Hizbullah has also been considered as a powerful pro-Iranian militia whose main mission has been to deter Israel from attacking Iran. Ever since Israeli Prime Minister Benjamin Netanyahu became Israel’s prime minister for the first time in May 1996, his battle cry, which has never changed, has been that Iran is out to destroy Israel. Brandishing the spectre of a nuclear-armed Iran, he has claimed that Iran poses an “existential threat” to Israel.
This explains Netanyahu’s efforts in 2015 to prevent the signing of the nuclear deal between the 5+1 Group, the five permanent members of the UN Security Council and Germany, and Iran, which the US Trump administration withdrew from in May 2018.
Talking to the US channel ABC News’ This Week programme on 29 September, White House National Security Adviser John Kirby said that the command structure of Hizbullah has been “nearly decimated” and that thousands of its drones and missiles have been destroyed. Nevertheless, it is too early to predict how the situation in the Middle East will develop in the next few weeks in the wake of the assassination of Hassan Nasrallah.
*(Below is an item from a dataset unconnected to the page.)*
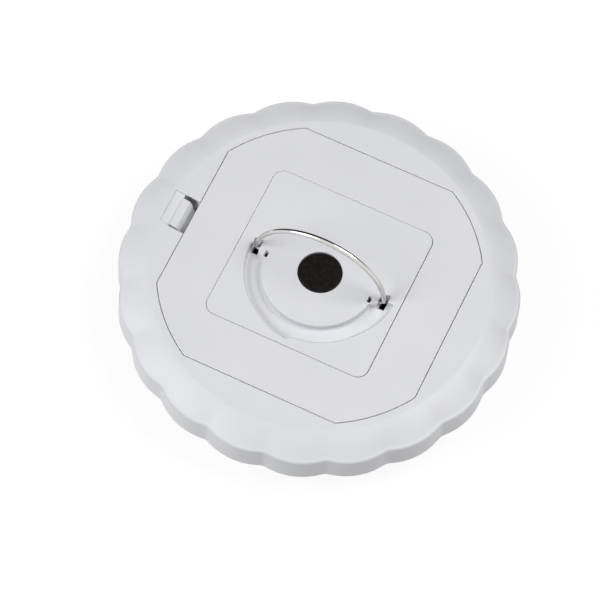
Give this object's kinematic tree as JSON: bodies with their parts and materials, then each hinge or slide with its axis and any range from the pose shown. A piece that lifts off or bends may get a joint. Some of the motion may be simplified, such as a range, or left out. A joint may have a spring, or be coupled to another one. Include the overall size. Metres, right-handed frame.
{
  "type": "tent light",
  "caption": "Round battery tent light with a scalloped rim, hinged battery door, sprung latch, folding wire hanging bail, disc magnet and front push button.",
  "frame": {"origin": "centre of the front ring's rest face, under the middle of the round body", "axes": "+Z from the lens side to the back of the lamp, +X towards the door's hinge, -X towards the latch, the bail folds down towards -Y"},
  "size_m": [0.1398, 0.1398, 0.0506],
  "materials": {
    "housing_plastic": "fine satin moulding, slightly cool off-white",
    "bail_wire": "bright nickel-plated steel wire",
    "magnet": "dark glossy coated disc magnet",
    "lens": "clear polycarbonate",
    "reflector": "silvered plastic tray",
    "circuit_board": "white solder mask",
    "switch": "black moulded switch case",
    "cell_wrap": "printed shrink wrap, plain",
    "contacts": "nickel-plated spring steel",
    "screws": "zinc-plated steel",
    "led": "clear dome over yellow phosphor",
    "button": "satin moulding like the housing"
  },
  "bodies": {
    "root": {"rear_housing": "housing_plastic", "front_bezel": "housing_plastic", "magnet": "magnet", "lens": "lens", "reflector": "reflector", "led_board": "circuit_board", "switch_body": "switch", "battery_cell_1": "cell_wrap", "battery_cell_2": "cell_wrap", "battery_cell_3": "cell_wrap", "battery_cell_4": "cell_wrap", "contact_spring_1": "contacts", "contact_spring_2": "contacts", "contact_spring_3": "contacts", "contact_spring_4": "contacts", "contact_bridge_1": "contacts", "contact_bridge_2": "contacts", "contact_bridge_3": "contacts", "terminal_positive": "contacts", "terminal_negative": "contacts", "housing_screw_1": "screws", "housing_screw_2": "screws", "housing_screw_3": "screws", "housing_screw_4": "screws", "led_01": "led", "led_02": "led", "led_03": "led", "led_04": "led", "led_05": "led", "led_06": "led", "led_07": "led", "led_08": "led", "led_09": "led", "led_10": "led", "led_11": "led", "led_12": "led", "led_13": "led", "led_14": "led", "led_15": "led", "led_16": "led", "led_17": "led", "led_18": "led"},
    "door": {"battery_door": "housing_plastic"},
    "latch": {"door_latch": "housing_plastic"},
    "bail": {"hanging_bail": "bail_wire"},
    "button": {"push_button": "button", "switch_plunger": "switch"}
  },
  "joints": [
    {"name": "door_hinge", "type": "hinge", "parent": "root", "child": "door", "pos_m": [0.04855, 0, 0.0277], "axis": [0, 1, 0], "range_deg": [0, 60]},
    {"name": "latch_flex", "type": "slide", "parent": "door", "child": "latch", "axis": [1, 0, 0], "range_m": [0, 0.0006], "stiffness_N_per_m": 1500},
    {"name": "bail_hinge", "type": "hinge", "parent": "root", "child": "bail", "pos_m": [0, 0, 0.0257], "axis": [1, 0, 0], "range_deg": [-17, 92.9]},
    {"name": "button_press", "type": "slide", "parent": "root", "child": "button", "axis": [0, 0, 1], "range_m": [0, 0.0015], "stiffness_N_per_m": 1200}
  ]
}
The Israelis have said that they still have various scenarios to choose from as far as Lebanon and Hizbullah are concerned and that they have not ruled out a “limited ground incursion” into Southern Lebanon in order to weaken Hizbullah further. An official US source confirmed this on 28 September, saying that the Israelis are planning to send their army into Lebanon for a brief period of time.
Upon his return to Israel from New York City where he addressed the UN General Assembly on 27 September, Netanyahu told the Israeli public that getting rid of Nasrallah would change the Middle East and help in releasing the Israeli hostages from their captivity in Gaza. This remains to be seen.
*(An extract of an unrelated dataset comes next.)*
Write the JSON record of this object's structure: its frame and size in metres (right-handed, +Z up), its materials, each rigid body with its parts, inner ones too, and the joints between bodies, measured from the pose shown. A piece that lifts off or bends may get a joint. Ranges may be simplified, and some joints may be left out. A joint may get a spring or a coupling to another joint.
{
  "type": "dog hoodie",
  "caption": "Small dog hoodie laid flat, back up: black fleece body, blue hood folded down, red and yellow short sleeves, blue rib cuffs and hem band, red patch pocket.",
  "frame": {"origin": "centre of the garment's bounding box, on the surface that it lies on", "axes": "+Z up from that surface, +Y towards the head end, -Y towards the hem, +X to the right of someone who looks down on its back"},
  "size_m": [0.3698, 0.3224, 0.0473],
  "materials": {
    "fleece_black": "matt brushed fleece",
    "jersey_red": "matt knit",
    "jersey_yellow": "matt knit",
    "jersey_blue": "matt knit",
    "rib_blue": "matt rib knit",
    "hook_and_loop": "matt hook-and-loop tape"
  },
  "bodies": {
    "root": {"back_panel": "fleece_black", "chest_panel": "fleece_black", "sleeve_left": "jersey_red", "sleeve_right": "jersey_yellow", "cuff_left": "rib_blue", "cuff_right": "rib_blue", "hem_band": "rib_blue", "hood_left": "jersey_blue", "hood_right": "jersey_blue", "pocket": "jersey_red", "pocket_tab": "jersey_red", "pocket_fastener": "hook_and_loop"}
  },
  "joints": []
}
There are now three main questions hovering over the Middle East. The first concerns the Iranian reaction to the assassination of Nasrallah and the weakening of Hizbullah. The second is how far Israel will now go on its killing spree in Gaza and Lebanon. The third relates to the US position and its role in the Middle East at present.
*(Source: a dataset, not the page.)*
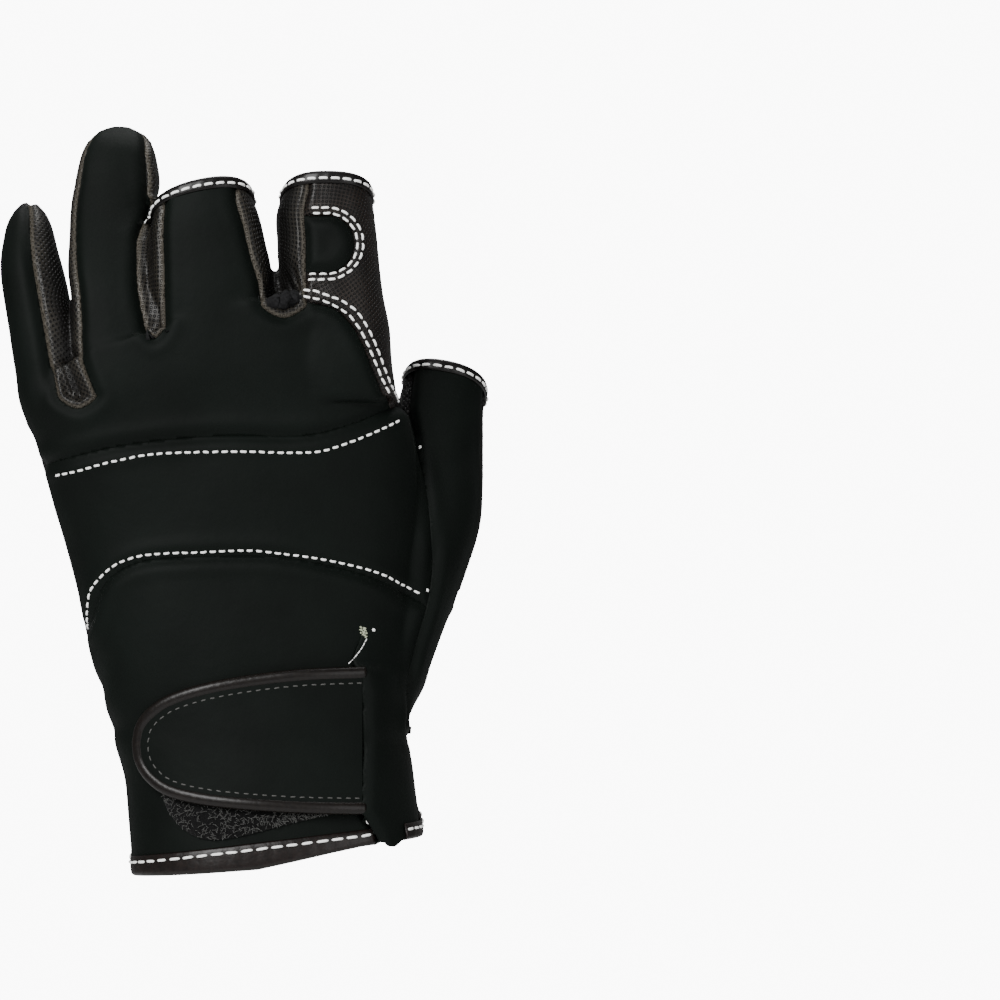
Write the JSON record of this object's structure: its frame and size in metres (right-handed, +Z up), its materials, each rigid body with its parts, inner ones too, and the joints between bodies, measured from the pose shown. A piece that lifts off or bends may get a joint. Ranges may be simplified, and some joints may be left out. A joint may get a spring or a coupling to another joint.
{
  "type": "fishing glove",
  "caption": "Left-hand neoprene fishing glove with punched leather palm, cut finger ends for thumb, index and middle finger, and a wrist strap.",
  "frame": {"origin": "middle of the wrist opening, where the hand goes in", "axes": "+Z up the fingers, +X to the thumb, the back of the hand faces -Y"},
  "size_m": [0.131, 0.0717, 0.2021],
  "materials": {
    "neoprene": "smooth jersey-faced neoprene, matte black",
    "punched_leather": "punched synthetic leather, charcoal",
    "binding": "glossy brown-black binding tape",
    "loop_patch": "fuzzy black loop tape"
  },
  "bodies": {
    "root": {"back_panel": "neoprene", "knuckle_band": "neoprene", "wrist_panel": "neoprene", "thumb_panel": "neoprene", "index_window": "neoprene", "strap_tab": "neoprene", "index_overlay": "punched_leather", "palm_panel": "punched_leather", "thenar_panel": "punched_leather", "gusset_pinky_ring": "punched_leather", "gusset_ring_middle": "punched_leather", "gusset_middle_index": "punched_leather", "middle_binding": "binding", "index_binding": "binding", "thumb_binding": "binding", "cuff_binding": "binding", "tab_binding": "binding", "loop_patch": "loop_patch"}
  },
  "joints": []
}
Of course, we should not expect a clearly defined US position before the new administration takes office in January after the November presidential elections. On the other hand, needless to say we are not speaking here about how far Washington will go in shielding Israel from retaliation.
On the day the Israelis announced the assassination of Nasrallah US Secretary of Defence Lloyd Austin phoned his Israeli counterpart Yaov Gallant to assure him of US support. US President Joe Biden, commenting on the assassination of Nasrallah, said that “justice has been done” because the latter was responsible for killing Americans and Lebanese.
Israel will not hesitate to act militarily as it deems fit over the next three months before the next US president is sworn into office in January 2025. Until then, and probably also until the second half of next year, the Middle East will remain in turmoil and uncertainty as to the direction the winds of transformative change are blowing in the troubled region.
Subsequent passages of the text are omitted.